## EXERCISE
Take all the material and copy it exactly.

(Rows from a dataset)

((

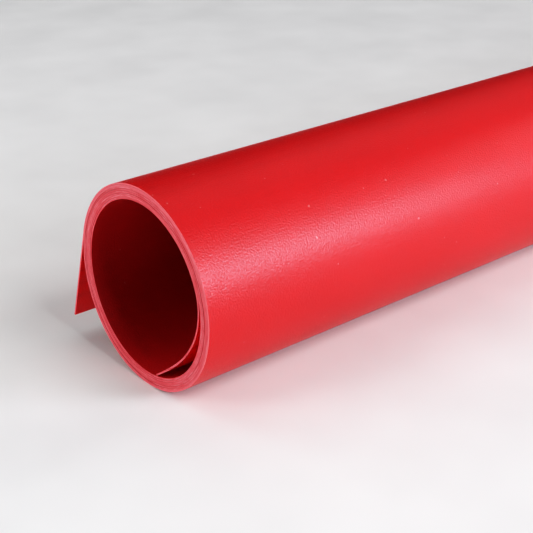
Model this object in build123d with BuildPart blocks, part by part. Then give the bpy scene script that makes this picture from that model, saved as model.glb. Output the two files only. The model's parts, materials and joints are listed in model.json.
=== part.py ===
from build123d import *
import os
from math import cos, sin, tan, radians

# A coreless roll of one matte PVC backdrop sheet, lying on the floor.
# The roll axis is parallel to X. Y and Z are the plane of the cut ends, +Z is up.
# Angles in that plane are in degrees from +Y towards +Z. The origin is on the floor,
# at the middle of the roll's box.
#
# The real sheet is one piece. It is cut here where it bends or slides, into
#   wound_turn_1 (innermost) to wound_turn_7, which also holds the start of the outer lap,
#   unroll_strip_01 to _12, the last quarter turn of the outer lap, which opens flat,
#   tail_strip_1 to _6, the loose straight tail at the outer end,
#   inner_end_strip_01 to _10, the inner end, which springs off the wall of the bore.

# Sheet and roll, in millimetres
sheet_thickness = 0.5
layer_gap = 0.04                # air between two layers
roll_radius = 28.5              # outer face of the outer lap
roll_length = 680.0
turn_count = 7                  # full turns under the outer lap

# Where the sheet starts and leaves the roll
inner_seam_angle = 160.0        # the inner end leaves the wall of the bore here
tail_angle = 16.0               # the tail leaves the roll here, straight

# How the moving stretches are divided
seam_gap = 0.06                 # clearance between two neighbouring stretches
unroll_strips = 12
unroll_angle = 90.0             # share of the outer lap that opens flat
tail_strips = 6
tail_strip_angle = 9.45         # bend of one tail hinge when the tail lies on the roll
inner_strips = 10
inner_end_length = 1.4 * roll_radius
inner_end_turn = 74.4           # turn of the inner end; its bend fades to none at the tip

pitch = sheet_thickness + layer_gap
half = sheet_thickness / 2

# The spiral is a chain of half circles, each pitch / 2 larger in radius than the last.
# Their centres lie pitch / 4 either side of the roll axis, on the line of the inner seam.
lap_radius = roll_radius - half
first_radius = lap_radius - turn_count * pitch
last_turn_radius = lap_radius - pitch / 2
seam = radians(inner_seam_angle)
tail = radians(tail_angle)

# A flat tail strip touches the circle of the lap at its middle when the tail is wrapped.
tail_strip_length = 2 * lap_radius * tan(radians(tail_strip_angle / 2))
tail_length = (tail_strips + 0.5) * tail_strip_length

# The roll axis: the last full turn rests on the floor, and the box is centred on Y.
odd_centre = (-pitch / 4 * cos(seam), -pitch / 4 * sin(seam))
even_centre = (pitch / 4 * cos(seam), pitch / 4 * sin(seam))
tail_reach = odd_centre[0] + roll_radius * cos(tail) + tail_length * sin(tail)
back_reach = -even_centre[0] + last_turn_radius + half
axis_y = (back_reach - tail_reach) / 2
axis_z = last_turn_radius + half - even_centre[1]


def follow(point, heading, length, turn):
    """Follow the sheet's mid-line over one stretch of even bend; turn is in degrees."""
    chord = length
    if turn:
        chord = length * sin(radians(turn / 2)) / radians(turn / 2)
    angle = radians(heading + turn / 2)
    return (point[0] + chord * cos(angle), point[1] + chord * sin(angle)), heading + turn


def draw_face(point, heading, stretches, side):
    """Draw the face that lies half a thickness to the left (side 1) or right (side -1)."""
    normal = radians(heading + 90)
    at = Vector(point[0] + side * half * cos(normal), point[1] + side * half * sin(normal))
    first = at
    for length, turn in stretches:
        direction = Vector(cos(radians(heading)), sin(radians(heading)))
        if turn:
            toward_centre = half if turn * side > 0 else -half
            face_radius = length / radians(abs(turn)) - toward_centre
            edge = JernArc(start=at, tangent=direction, radius=face_radius, arc_size=turn)
        else:
            edge = Line(at, at + direction * length)
        at = edge @ 1
        heading += turn
    return first, at


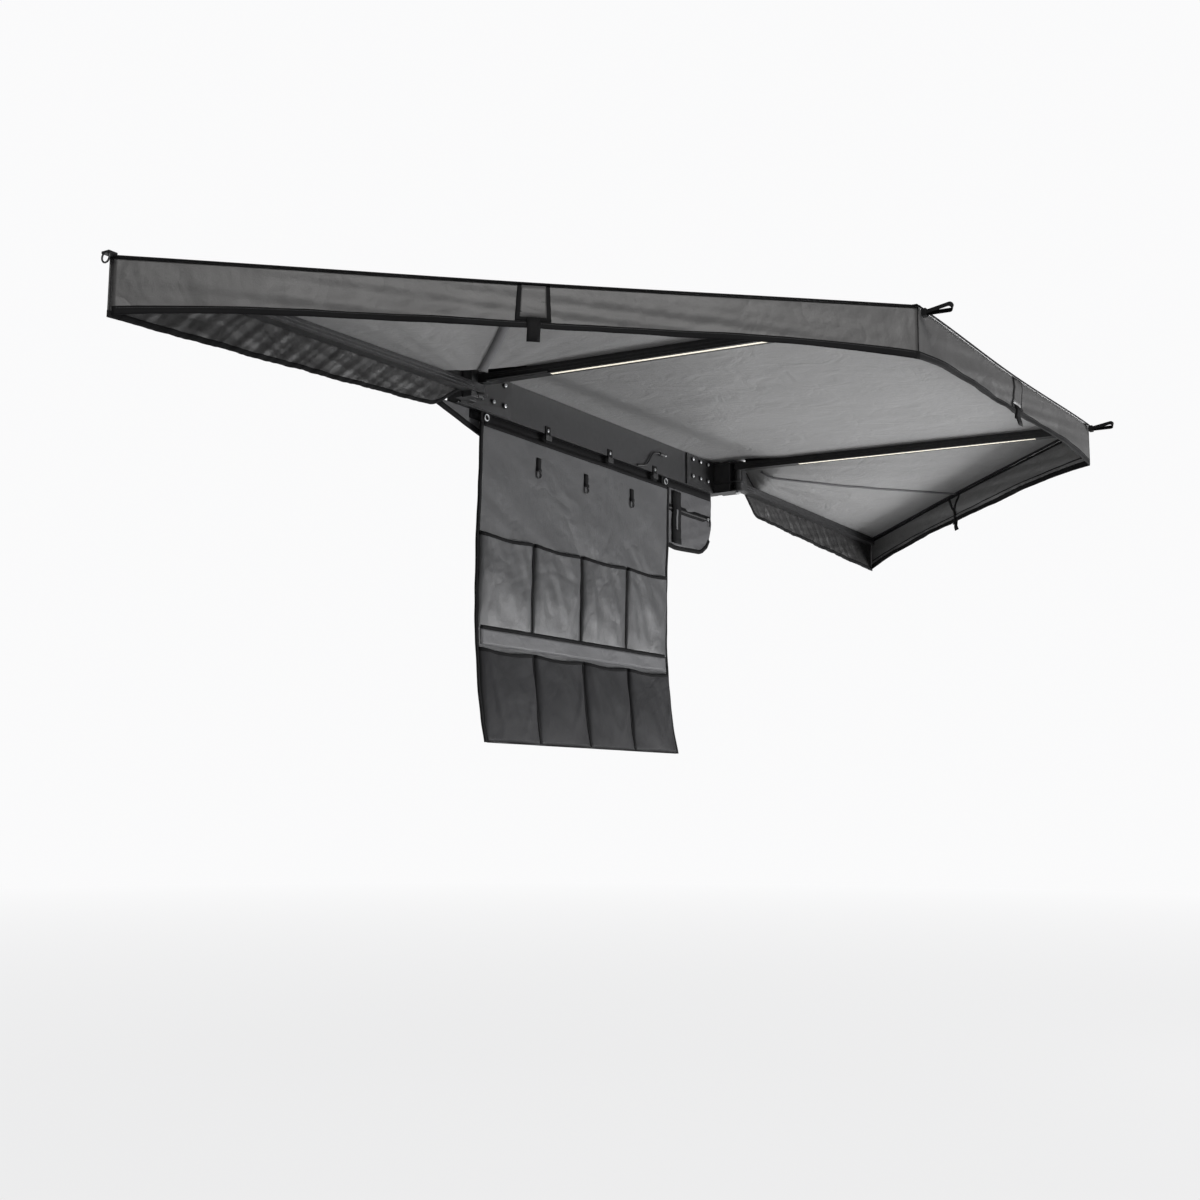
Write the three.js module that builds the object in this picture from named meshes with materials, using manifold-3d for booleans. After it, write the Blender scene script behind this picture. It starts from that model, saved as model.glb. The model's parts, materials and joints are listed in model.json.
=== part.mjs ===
// Rear vehicle awning: four swinging arms on a wall rail, with a three-part canopy and a hanging organiser.
// Millimetres. X runs along the rail, +Y points to the vehicle, Z is up.
// The origin is the centre of the rail's rear mounting face.
import * as THREE from "three";
import { mergeVertices } from "three/addons/utils/BufferGeometryUtils.js";
import Module from "manifold-3d";

const wasm = await Module();
wasm.setup();

// Rail
const RAIL_LENGTH = 1470;
const RAIL_HEIGHT = 112;
const RAIL_DEPTH = 40;
const SLOT_SPACING = 60;
const SLOT_MOUTH = 8.5;
const SLOT_LIP = 4;
const SLOT_CAVITY = 17;
const SLOT_DEPTH = 12;
const CAP_THICKNESS = 4;
const CAP_RADIUS = 5;

// Hinge brackets
const PIVOT_INSET = 22;
const PLATE_LENGTH = 230;
const PLATE_HEIGHT = 108;
const PLATE_THICKNESS = 5;
const LUG_THICKNESS = 5;
const LUG_RADIUS = 22;
const SCREW_PITCH = 53;
const SCREW_EDGE = 35;
const SCREW_HIGH = 37;
const SCREW_LOW = -22;
const SCREW_HEAD_RADIUS = 8;
const SCREW_HEAD_HEIGHT = 5.5;
const PIVOT_RADIUS = 6;
const PIVOT_HEAD_RADIUS = 10.5;
const PIVOT_HEAD_HEIGHT = 4.5;
const SPACER_RADIUS = 11;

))

## TASK RESULT
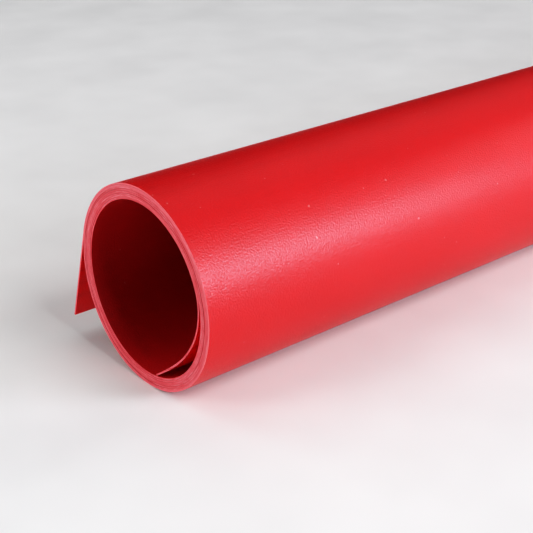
Model this object in build123d with BuildPart blocks, part by part. Then give the bpy scene script that makes this picture from that model, saved as model.glb. Output the two files only. The model's parts, materials and joints are listed in model.json.
=== part.py ===
from build123d import *
import os
from math import cos, sin, tan, radians

# A coreless roll of one matte PVC backdrop sheet, lying on the floor.
# The roll axis is parallel to X. Y and Z are the plane of the cut ends, +Z is up.
# Angles in that plane are in degrees from +Y towards +Z. The origin is on the floor,
# at the middle of the roll's box.
#
# The real sheet is one piece. It is cut here where it bends or slides, into
#   wound_turn_1 (innermost) to wound_turn_7, which also holds the start of the outer lap,
#   unroll_strip_01 to _12, the last quarter turn of the outer lap, which opens flat,
#   tail_strip_1 to _6, the loose straight tail at the outer end,
#   inner_end_strip_01 to _10, the inner end, which springs off the wall of the bore.

# Sheet and roll, in millimetres
sheet_thickness = 0.5
layer_gap = 0.04                # air between two layers
roll_radius = 28.5              # outer face of the outer lap
roll_length = 680.0
turn_count = 7                  # full turns under the outer lap

# Where the sheet starts and leaves the roll
inner_seam_angle = 160.0        # the inner end leaves the wall of the bore here
tail_angle = 16.0               # the tail leaves the roll here, straight

# How the moving stretches are divided
seam_gap = 0.06                 # clearance between two neighbouring stretches
unroll_strips = 12
unroll_angle = 90.0             # share of the outer lap that opens flat
tail_strips = 6
tail_strip_angle = 9.45         # bend of one tail hinge when the tail lies on the roll
inner_strips = 10
inner_end_length = 1.4 * roll_radius
inner_end_turn = 74.4           # turn of the inner end; its bend fades to none at the tip

pitch = sheet_thickness + layer_gap
half = sheet_thickness / 2

# The spiral is a chain of half circles, each pitch / 2 larger in radius than the last.
# Their centres lie pitch / 4 either side of the roll axis, on the line of the inner seam.
lap_radius = roll_radius - half
first_radius = lap_radius - turn_count * pitch
last_turn_radius = lap_radius - pitch / 2
seam = radians(inner_seam_angle)
tail = radians(tail_angle)

# A flat tail strip touches the circle of the lap at its middle when the tail is wrapped.
tail_strip_length = 2 * lap_radius * tan(radians(tail_strip_angle / 2))
tail_length = (tail_strips + 0.5) * tail_strip_length

# The roll axis: the last full turn rests on the floor, and the box is centred on Y.
odd_centre = (-pitch / 4 * cos(seam), -pitch / 4 * sin(seam))
even_centre = (pitch / 4 * cos(seam), pitch / 4 * sin(seam))
tail_reach = odd_centre[0] + roll_radius * cos(tail) + tail_length * sin(tail)
back_reach = -even_centre[0] + last_turn_radius + half
axis_y = (back_reach - tail_reach) / 2
axis_z = last_turn_radius + half - even_centre[1]


def follow(point, heading, length, turn):
    """Follow the sheet's mid-line over one stretch of even bend; turn is in degrees."""
    chord = length
    if turn:
        chord = length * sin(radians(turn / 2)) / radians(turn / 2)
    angle = radians(heading + turn / 2)
    return (point[0] + chord * cos(angle), point[1] + chord * sin(angle)), heading + turn


def draw_face(point, heading, stretches, side):
    """Draw the face that lies half a thickness to the left (side 1) or right (side -1)."""
    normal = radians(heading + 90)
    at = Vector(point[0] + side * half * cos(normal), point[1] + side * half * sin(normal))
    first = at
    for length, turn in stretches:
        direction = Vector(cos(radians(heading)), sin(radians(heading)))
        if turn:
            toward_centre = half if turn * side > 0 else -half
            face_radius = length / radians(abs(turn)) - toward_centre
            edge = JernArc(start=at, tangent=direction, radius=face_radius, arc_size=turn)
        else:
            edge = Line(at, at + direction * length)
        at = edge @ 1
        heading += turn
    return first, at


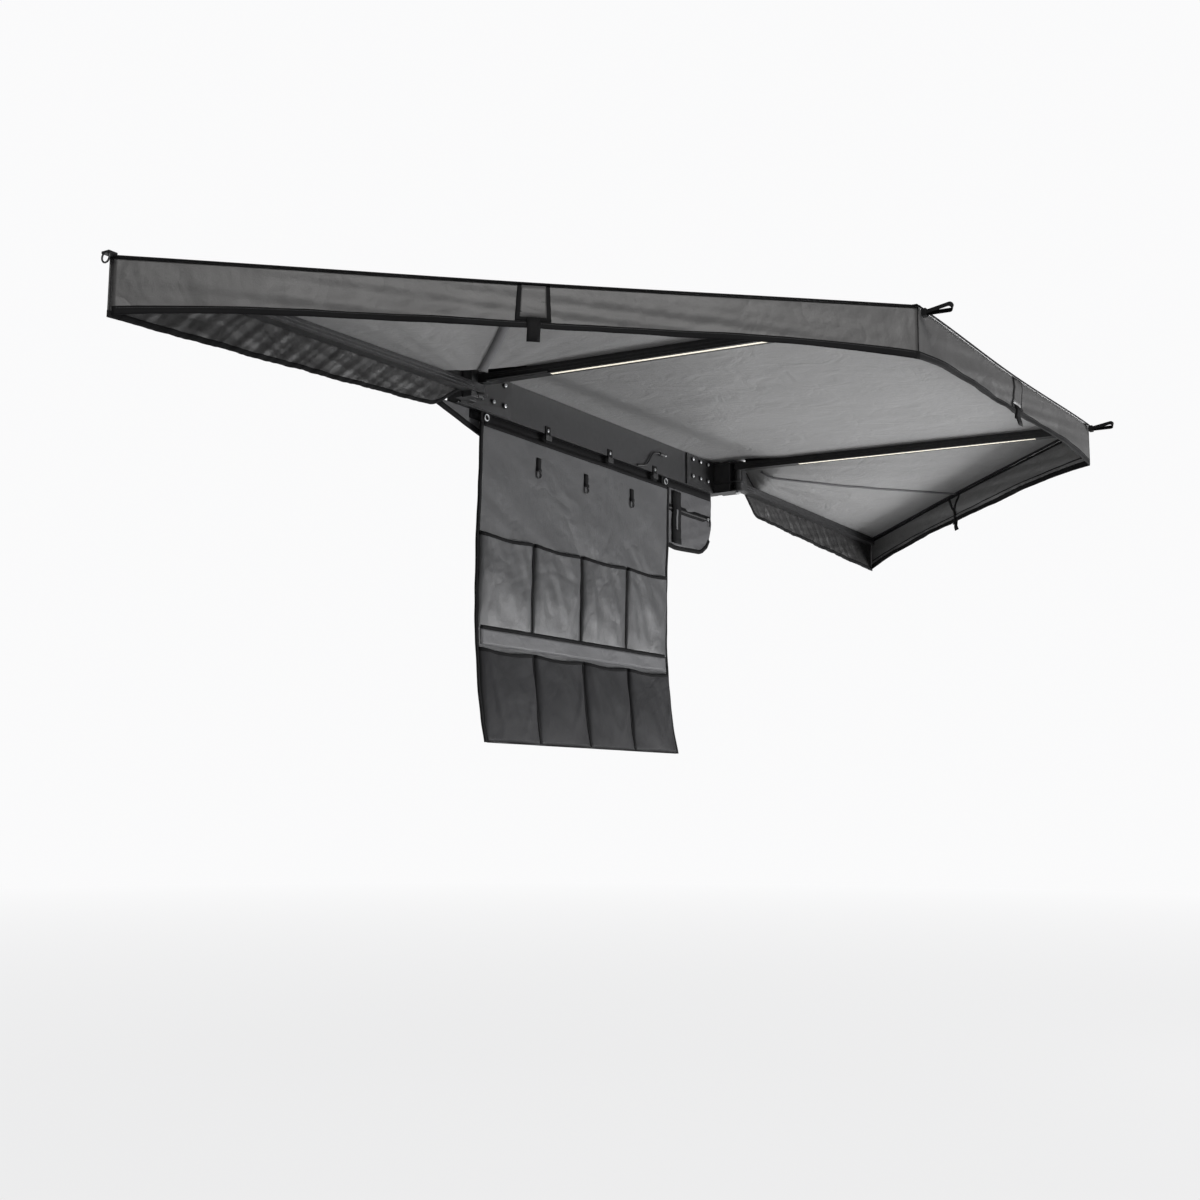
Write the three.js module that builds the object in this picture from named meshes with materials, using manifold-3d for booleans. After it, write the Blender scene script behind this picture. It starts from that model, saved as model.glb. The model's parts, materials and joints are listed in model.json.
=== part.mjs ===
// Rear vehicle awning: four swinging arms on a wall rail, with a three-part canopy and a hanging organiser.
// Millimetres. X runs along the rail, +Y points to the vehicle, Z is up.
// The origin is the centre of the rail's rear mounting face.
import * as THREE from "three";
import { mergeVertices } from "three/addons/utils/BufferGeometryUtils.js";
import Module from "manifold-3d";

const wasm = await Module();
wasm.setup();

// Rail
const RAIL_LENGTH = 1470;
const RAIL_HEIGHT = 112;
const RAIL_DEPTH = 40;
const SLOT_SPACING = 60;
const SLOT_MOUTH = 8.5;
const SLOT_LIP = 4;
const SLOT_CAVITY = 17;
const SLOT_DEPTH = 12;
const CAP_THICKNESS = 4;
const CAP_RADIUS = 5;

// Hinge brackets
const PIVOT_INSET = 22;
const PLATE_LENGTH = 230;
const PLATE_HEIGHT = 108;
const PLATE_THICKNESS = 5;
const LUG_THICKNESS = 5;
const LUG_RADIUS = 22;
const SCREW_PITCH = 53;
const SCREW_EDGE = 35;
const SCREW_HIGH = 37;
const SCREW_LOW = -22;
const SCREW_HEAD_RADIUS = 8;
const SCREW_HEAD_HEIGHT = 5.5;
const PIVOT_RADIUS = 6;
const PIVOT_HEAD_RADIUS = 10.5;
const PIVOT_HEAD_HEIGHT = 4.5;
const SPACER_RADIUS = 11;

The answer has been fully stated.